Its hard to answer because you have not

- defined workload and use case
- expected/needed performance
- your hardware

ex:
If you have some Macs for videoproduction, it is senseless to virtualize a NAS. It also does not matter to think about sync and async usage of NFS - It is async per defailt. That is ok because if you have a power outage during update of a multi-GB videofile you can expect that the file is damaged and you need a working snap or backup.

If you use a database with critical date or ESXi that use NFS as shared storage, you cannot allow a dataloss on power outage. In this case, you need sync write - even if it is 100x slower or you need a 3k expensive Zeus RAM disk for best sync performance.

If you like to have SAN like features like ultra fast RAM-based data caching, snaps, fast multiprotokoll access to your date, shared storage etc. with ESXi, you need a NAS/SAN.
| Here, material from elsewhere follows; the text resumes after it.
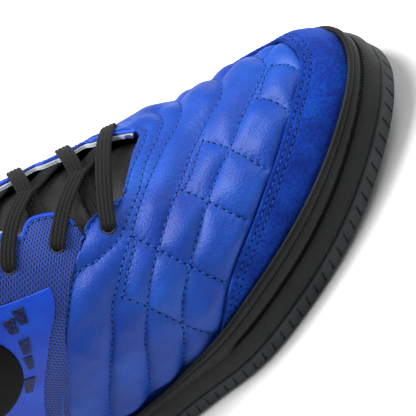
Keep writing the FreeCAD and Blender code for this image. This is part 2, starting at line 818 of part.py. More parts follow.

If your usage has a lab-character or if your traffic is mostly between SAN and ESXi over the ESXi virtual switch, then you may think about all-in-one because you do not need expensibe FC SAN hardware to have multi-GB transfer rates with a low latency between SAN and ESXi. From outside view all-in-one is identical to a conventional scenario with ESXi servers and a dedicated shared SAN connected via high-speed hardware.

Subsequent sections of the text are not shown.